Ford’s math challenges
One of Progressive Conservative Leader Doug Ford’s folksy policy announcements last week came with the subject line “2 + 2 = ?”
It was supposed to be a reference to Ontario’s math curriculum, which he doesn’t like, but it seems far more apt as a reference to his own muddled financial thinking.
Ford is piling up spending promises at the same time as he’s racking up tax breaks and other hits to government revenues.
There’s more money for subways, mental health and child care. And there’s a middle income tax cut, a corporate tax cut, a tax credit for minimum wage workers, a reduction to hydro bills and a loss of cap-and-trade auction fees.
Taking all that into account, the equation looks something like this: $5 billion + $1.9 billion + $389 million + $2.3 billion + $1.3 billion + $500 million + $800 million + $2 billion = ?
Really, in the basic math that Ford thinks schoolchildren need to spend more time learning, it adds up to $14.2 billion of increased government spending and lost revenue.
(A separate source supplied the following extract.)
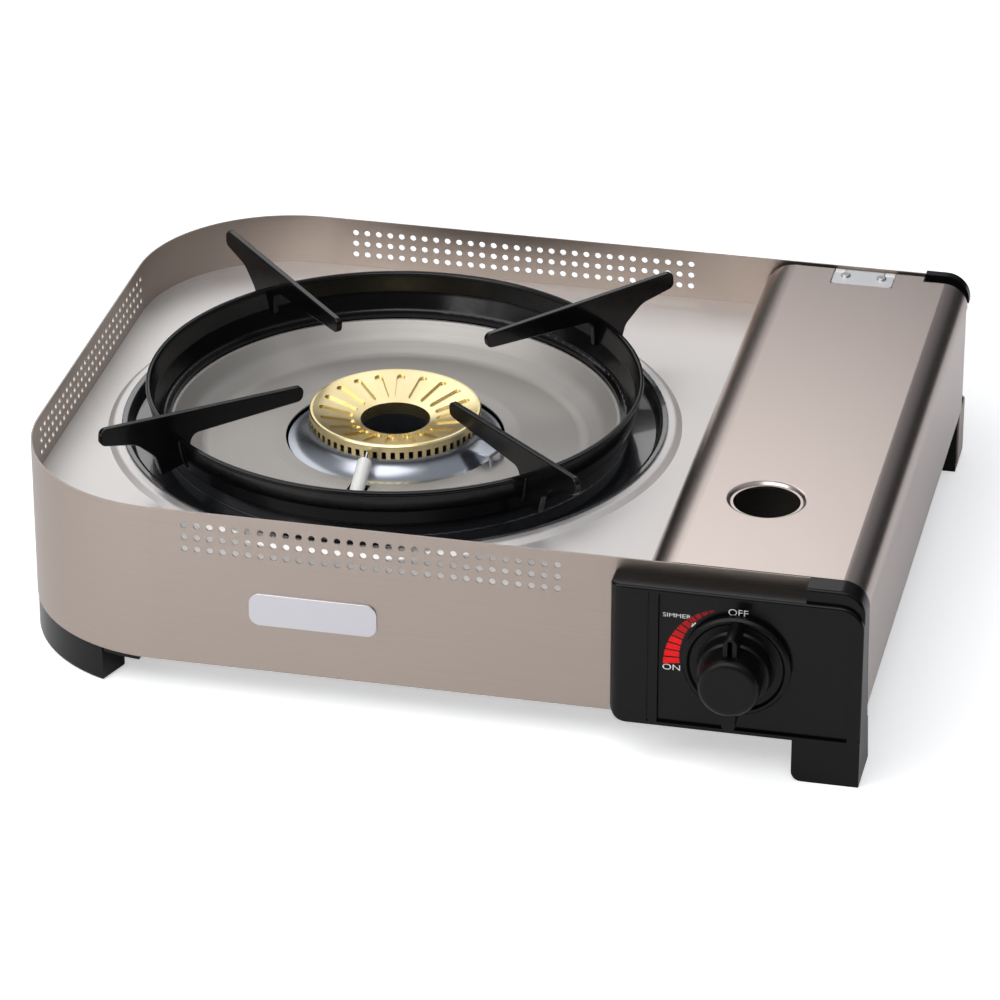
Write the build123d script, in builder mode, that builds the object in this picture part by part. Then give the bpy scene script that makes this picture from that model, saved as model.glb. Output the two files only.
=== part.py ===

The question mark, of course, is how he’ll pay for that. He hasn’t said. Indeed, he’s made that job all the harder by saying he’ll balance the provincial books — another multibillion-dollar task — without cutting jobs.
And that’s just a few days into the election campaign. More announcements are presumably still to come.
Ford has boldly stated that he comes from a “different school of economics” than Liberal Leader Kathleen Wynne and NDP Leader Andrea Horwath.
“You two come from tax-tax-tax-spend-spend-spend,” he has said.
His school of economics, we’re left to understand, favours no-tax and spend policies. How that works, we don’t know, and he’s not saying. Pressed to provide some explanation about how he could keep these promises if he’s elected June 7, Ford falls back on his only answer: Efficiencies.
Even before he started making promises of billions in new spending and billions more in tax cuts, Ford had vowed he’d reduce the provincial budget by 4 per cent — another $6 billion — by finding “efficiencies throughout the system.”
So, at this point in the campaign, Ford is promising to simultaneously increase spending in some areas, reduce taxes and balance the budget, all without cutting jobs.
“Math is hard,” Ford said, in his release last week condemning Ontario’s math curriculum. He’s not wrong about the first part: Math is hard. He wants kids to go back to “basic math,” such as memorizing multiplication tables. There are plenty of reasons why the current “discovery math” curriculum, which requires kids to apply their basic math skills to problem solving, is better than the old rote learning system.
There aren’t any reasons, however, why Ford and his campaign can’t go back to basic math.
That means when he announces a new tax cut, as he did last Thursday, Ford (or, at the very least, the party’s finance specialist), could answer questions about how it will work.
When Ford and MPP Vic Fedeli, who has been the party’s finance critic since 2013, announced a middle income tax credit, they seemed to have no trouble saying that it would be worth up to $786.
But they couldn’t say what it would be worth to earners at the lower $43,000 income level.
It was left to an economist to do the math: the tax break will mean an average of $7 for Ontarians with incomes below $49,000.
“We have a solid platform that is fully costed,” Ford told reporters in March.
It’s the middle of May now and, instead of a platform, all Ontarians have been getting is a disjointed set of announcements with variations of Ford’s folksy “I’m there for the little guy” promise. It’s long past time for Ford to provide a clear picture of what he plans to do if elected and how he’ll pay for it.
That’s math voters deserve to see before they cast their ballots.